R/bootstrap_old.R

#' # bootstrap_fava ----------------------------------------
#' #' Generate and analyze bootstrap replicates of one or more relative abundance matrices
#' #'
#' #' Generates bootstrap replicate relative abundance matrices, computes fava (possibly weighted or normalized) for each bootstrap replicate, produces several plots of the bootstrap distributions of Fst (possibly weighted) and/or Fst/FstMax for each provided Q matrix, and runs two statistical tests comparing these bootstrap distributions. The tests comparing bootstrap distributions of Fst (possibly weighted) and/or Fst/FstMax facilitate statistical comparison of the variability in each of multiple Q matrices.
#' #'
#' #' @param matrices A dataframe, matrix, or array representing a relative abundance matrix or a (possibly named) list of arbitrarily many relative abundance matrices. For each relative abundance matrix, matrix rows represent samples and the last \code{K} columns contain relative abundances of distinct categories (when restricted to the last \code{K} columns, the rows must sum to 1). If the matrices are not named (e.g., \code{matrices = list(matrix1, matrix2)} instead of \code{matrices = list(A = matrix1, B = matrix2)}), the matrices will be numbered in the order they are provided in the list. If \code{matrices} is a single matrix, dataframe, or array and \code{group} is specified, the matrix will be split into multiple relative abundance matrices, one for each distinct value of the column \code{group}, which will each be analyzed separately.
#' #' @param n_replicates The number of bootstrap replicate matrices to generate for each provided relative abundance matrix.
#' #' @param K Optional; the number of categories in each provided relative abundance matrix, or a vector of such K values if the number of categories differs between matrices. If a single K is provided, each sample in every matrix must have \code{K} categories. If a vector of multiple K values is provided, \code{matrices} must be a list and the \eqn{i^{th}} entry of \code{K} must correspond to the \eqn{i^{th}} Q matrix in \code{matrices}. The default value of \code{K} is the number of columns in the matrix, the number of columns in the first matrix if a list is provided, or the number of columns minus 1 if \code{group} is specified but \code{K} is not.
#' #' @param seed Optional; a number to set as the random seed. Use if reproducibility of random results is desired.
#' #' @param group Optional; a string (or vector of strings) specifying the name(s) of the column(s) that describes which group(s) each row (sample) belongs to. Use if \code{matrices} is a single matrix containing multiple groups of samples you wish to compare.

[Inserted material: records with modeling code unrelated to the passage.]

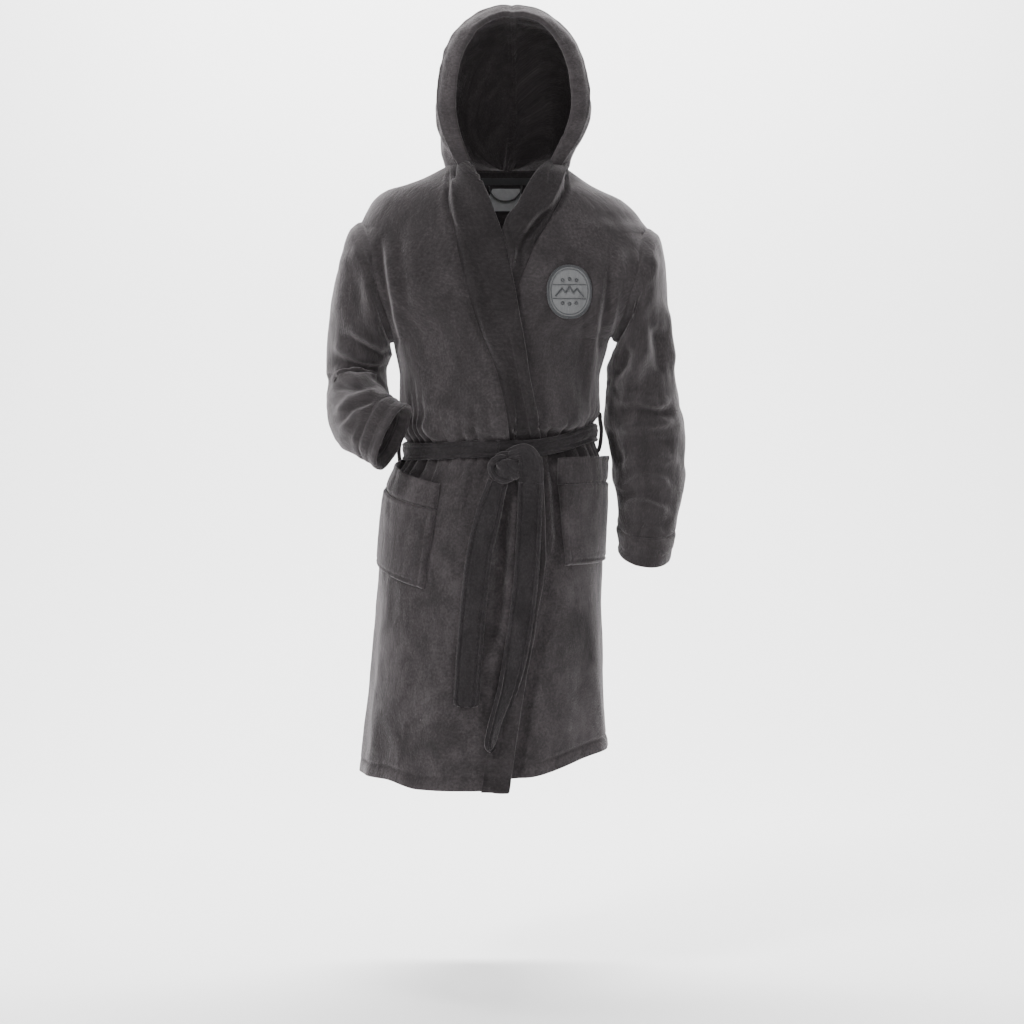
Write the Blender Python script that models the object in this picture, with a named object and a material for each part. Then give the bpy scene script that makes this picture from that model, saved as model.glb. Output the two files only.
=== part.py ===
"""Hooded fleece bathrobe in its worn shape: hood up, belt tied, hollow inside.

Metres. The origin is in the middle of the neck opening, level with the neck seam, +Z is up,
the front faces -Y and the wearer's left is +X. Every cloth piece is a closed shell.
"""
import math

import bpy
import numpy as np

# ---- driving dimensions ----
CLOTH = 0.0040          # cloth thickness
GAP = 0.0006            # clearance between pieces that are sewn together
FORM = 2.4              # roundness of the trunk's cross-section
UNDER = 0.0085          # how far the lower front lies inside the upper one
NECK_SEAM_Z = 0.0040    # the hood starts here and the trunk ends below it
HEM_Z = -1.165
UNDER_HEM_Z = -1.140
WAIST_Z = -0.533
BELT_WIDE = 0.044
BELT_THICK = 0.0060
TAIL_WIDE = 0.050
TAIL_THICK = 0.0050
LOOP_HALF = 0.040       # half the height of a belt loop
LOOP_WIDE = 0.010
LOOP_THICK = 0.0022
POCKET_DEEP = 0.200
POCKET_BAND = 0.050
POCKET_SLACK = 0.0170   # how far a pocket stands off the skirt at its mouth
HOOD_TOP_Z = 0.298
ARM_RING_R = 0.107

# trunk sections: height, half width, half depth, centre x, centre y
TRUNK = [
    (0.000, 0.118, 0.084, 0.003, 0.014),
    (-0.020, 0.160, 0.094, 0.002, 0.010),
    (-0.050, 0.227, 0.108, 0.000, 0.006),
    (-0.085, 0.264, 0.121, 0.000, 0.004),
    (-0.124, 0.284, 0.130, 0.000, 0.003),
    (-0.336, 0.203, 0.140, -0.009, 0.002),
    (-0.420, 0.190, 0.140, -0.010, 0.000),
    (-0.480, 0.191, 0.142, -0.010, -0.002),
    (-0.505, 0.182, 0.132, -0.010, -0.002),
    (-0.508, 0.178, 0.124, -0.010, 0.000),
    (-0.558, 0.178, 0.124, -0.010, 0.000),
    (-0.561, 0.183, 0.132, -0.011, 0.000),
    (-0.620, 0.205, 0.142, -0.018, 0.000),
    (-0.740, 0.214, 0.150, -0.027, 0.000),
    (-0.900, 0.221, 0.156, -0.031, 0.000),
    (-1.050, 0.229, 0.162, -0.035, 0.000),
    (-1.200, 0.237, 0.168, -0.037, 0.000),
]
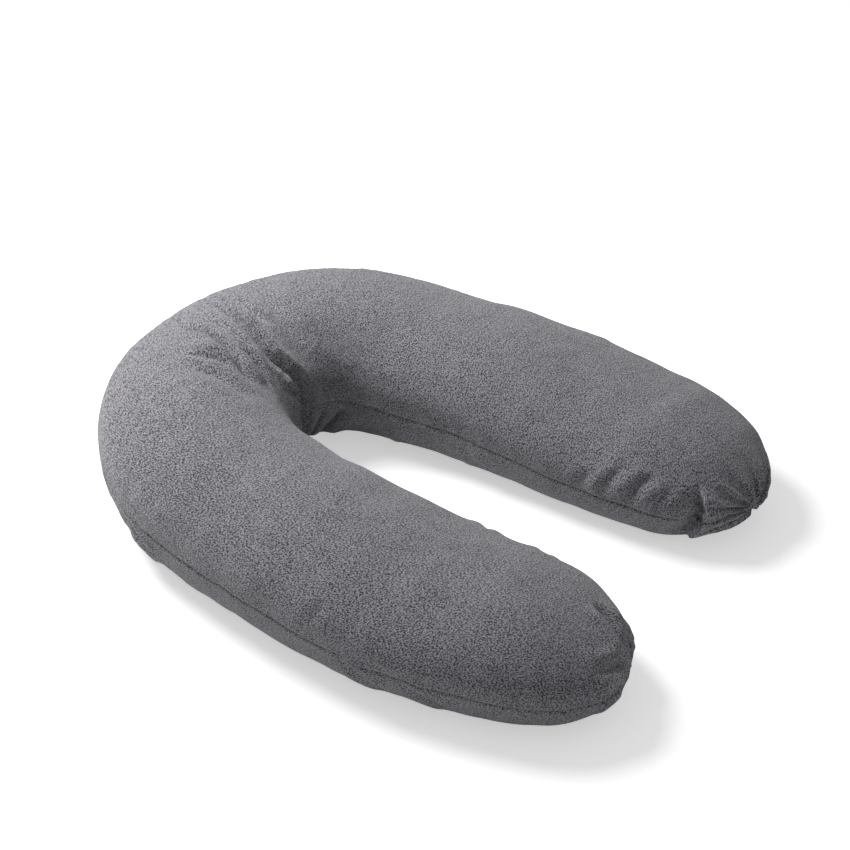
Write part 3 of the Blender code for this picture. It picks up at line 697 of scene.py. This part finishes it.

#' #' @param time Optional; a string specifying the name of the column that describes the sampling time for each row. Include if you wish to weight FAVA by the distance between samples.
#' #' @param w Optional; a vector of length \code{nrow(matrices)} (if \code{matrices} is a dataframe, matrix, or array and \code{group} is not provided) or a list of vectors, each corresponding to one group (if \code{matrices} is a dataframe, matrix, or array and \code{group} is provided) or one matrix (if \code{matrices} is a list of matrices). Each vector must contain non-negative entries that sum to 1. Entry \code{w[i]} represents the weight placed on row \code{i} in the computation of the mean abundance of each category across rows. The default value is \code{w = rep(1/I, nrow(matrices))} where \code{I} is the number of rows in each matrix/group.
#' #' @param S Optional; a K x K similarity matrix with diagonal elements equal to 1 and off-diagonal elements between 0 and 1. Entry \code{S[i,k]} for \code{i!=k} is the similarity between category and \code{i} and category \code{k}, equalling 1 if the categories are to be treated as identical and equaling 0 if they are to be treated as totally dissimilar. The default value is \code{S = diag(ncol(matrices))}.
#' #' @param normalized Optional; should normalized FAVA be used? Default is \code{normalized = FALSE}; use \code{normalized = TRUE} to compute normalized FAVA. FAVA can only be normalized if it is not weighted.
#' #' @param save_replicates Optional; should all of the bootstrap replicate matrices be included in the output? Default is \code{save_replicates = FALSE}; use \code{save_replicates = FALSE} to save memory when analyzing large datasets.
#' #'
#' #'
#' #' @return A named list containing the following entries:
#' #' \itemize{
#' #' \item \code{bootstrap_replicates}: A named list of lists. Each element is named for a relative abundance matrix provided in \code{matrices} and contains a list of \code{n_replicates} bootstrap replicates of the provided matrix. E.g., if \code{n_replicates = 100} and the first relative abundance matrix in \code{matrices} is named \code{A}, then the first element of \code{bootstrap_replicates}, \code{bootstrap_replicates$bootstrap_matrices_A}, is itself a list of 100 matrices, each representing a bootstrap replicate of matrix A.
#' #' \item \code{statistics}: A dataframe containing the desired statistic (FAVA, normalized FAVA, or weighted FAVA), computed for each bootstrap replicate matrix in \code{bootstrap_replicates}. The first column, titled \code{group}, is a factor indicating which provided relative abundance matrix the row corresponds to (the matrix name if \code{matrices} is a named list, or a number otherwise). The row names are of the form \code{stats_matrix.replicate} where \code{matrix} is the name of one of the provided relative abundance matrices (or the entry number if the list elements were not named) and replicate is the number of bootstrap replicate (rep takes values from 1 to \code{n_replicates}).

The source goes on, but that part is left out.